7 Mistakes I Made As A First Time Author

Posted 19/06/2017 by tiffanyshand in Authorship, Self Publishing / 6 Comments

When I first started out as a first-time author I was overwhelmed about what I should do. There’s so much information out there saying do this, do that and about what you should do in regards to editing, cover design, and marketing. It’s hard for anyone to know what they should do given how many opinions there are on what you should be doing. My first publishing experience was over two years ago now and I’ve since published over 10 books since then. But it’s nice to how far I’ve come since then.

This is not a post about what you should or should not do. Just to highlight some of the mistakes I’ve made. Most of these were financial ones.

Here are the five mistakes I made as a first-time author.

1. I paid way too much for editing. That’s a bit of an understatement! I was conned out of a lot of money for editing I didn’t need and the amount I paid. I met my two “editors” in the writing group I used to attend. They appeared professional and had good reviews so I thought I’d give them ago. When I got the quote, I was shocked and wish I’d followed my instincts and gone with someone else. I paid for a copy edit, developmental edit and proofread. This was supposed to take 4 months but eventually turned into an entire year. One single round of editing took 8 months!

Now I’m a professional editor myself now so I can appreciate that editing takes time but I was lucky to get one chapter a month from them without any kind of explanation.

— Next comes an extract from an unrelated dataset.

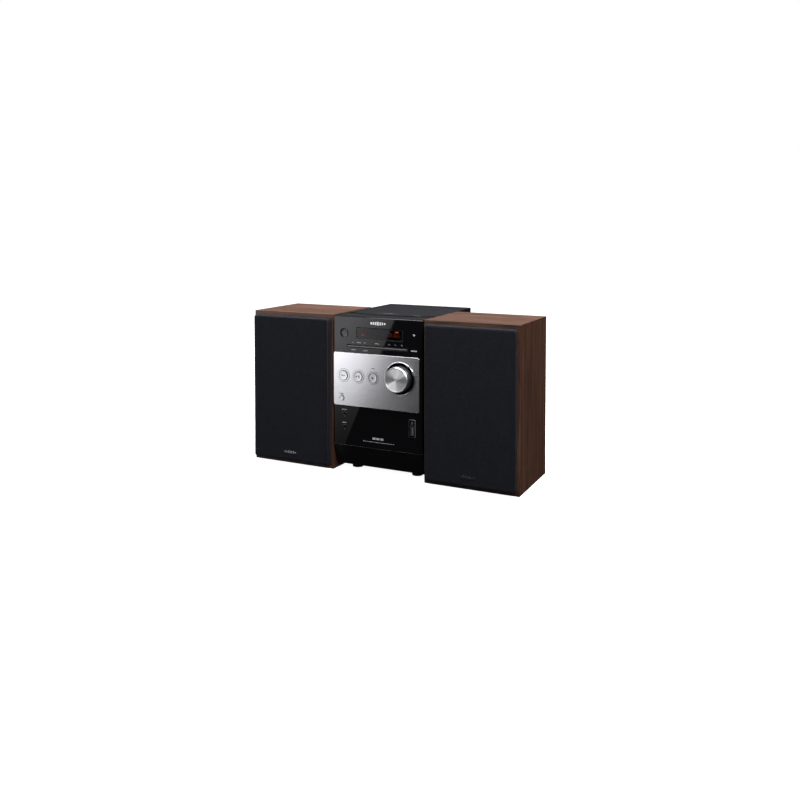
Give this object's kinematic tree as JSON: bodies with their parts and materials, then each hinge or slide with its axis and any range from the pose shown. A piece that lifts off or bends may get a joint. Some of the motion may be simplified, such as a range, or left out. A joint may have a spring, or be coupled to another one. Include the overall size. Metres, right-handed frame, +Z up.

I didn’t get a developmental editor – in the end, I got barely more than a proofread. They completely messed up my manuscript and actually created more mistakes than there already was. The worse thing was they were people I trusted, but turned out to only be people out to get my money. The lesson I learnt here was you need to shop around for editors, get sample edits done and find someone you can trust and work well with.

2. I used a paid beta reader. Again this service was through my so-called editors. I didn’t know much about beta readers at the time and thought it would be good to have someone unbiased give me feedback. What I got instead was a joke. The woman told me I should make my novel like another author’s and thought it was about vampires. This was ridiculous as I only had one vampire in it who appeared in only three scenes.

3. I didn’t have any kind of budget. I know that publishing should be treated like a business and a business should be budgeted for. I just did whatever and spent money on things I didn’t need.

4. I didn’t have any real kind of plan in place. Once I published my novel out I thought the royalties would start rolling in, right? Wrong! I learnt that I needed to know how to plan and market that book rather than just winging it. A book needs to be treated like the product it is.

5. I paid for formatting. I had not one but two formatters. This cost ms a lot of wasted time and money on things I could have done myself. The first formatter was from Fiverr and she corrupted my files. The second one was a company who I hired to fix the problem and didn’t. In the end, I did find a professional formatter who did a good job.

6. I brought and gave away too much stuff. I brought bookmarks, key rings, and notebooks for my first book. I also gave away paperbacks and this all cost me a small fortune in postage. Most people didn’t seem very interested in the bookmarks or key-rings even though I had a nice person from my writing group design and make them for me. I think it’s best just to get bookmarks and maybe give away a couple of paperbacks. Keep postage to your own country as international postage costs a lot.

7. I spent too much money on things I didn’t need. I think it’s definitely a good idea to have a budget and have a plan in place whenever you start publishing. Don’t pay for editing you don’t need and don’t go for things you can’t afford.

You may think after all the hassle and problems I had on my way to publishing would actually have put me off. But I learnt some value lessons from that experiences both about business and publishing. Any author is bound to make mistakes when they first start out, but I think it’s how you learn from those mistakes that is important.

Thankfully working on my second book was much easier, I got to work with a proper professional editor and hopefully know more about what I’m doing now.

What mistakes did you make as a first-time author? If any?

Posted 19/06/2017 by tiffanyshand in Authorship, Self Publishing / 6 Comments


  • Oh dear, I was like sixteen when I self published my first novel and I wish I could take them all back. It was not nearly as good as I thought at the time. Tip: don’t publish when you are just a kid. My peers thought it was cool though. And my parents paid for everything. Don’t think they can this time. You must have spent a lot of money. Thank you for the warnings. I’m working on a book now, slowly though. If you ever like to collaborate, writing or blogging, you’ve got my email!

    • Yes, a lot but I learned so much from the experience. Great, would love to collaborate with you some time. I’m a spoonie too.

  • Natasha Botkin

    I know I made several “mistakes” more so as time progressed. I need to go back and re-create what I did with my first ebook. xoxo

  • Thanks so much for sharing these tips! I want to write a novel someday so I found your lessons so inspiring, xo <3

    • Glad you found it helpful. Good luck with your novel, you should go for it. It’s a great experience.

  • I loved your tips and I am glad you are able to turn the lessons you have learned into action. I am in the process of writing a book and I appreciate your tips. I am worried about the editing process and your tips definitely supplied me with some food for thought.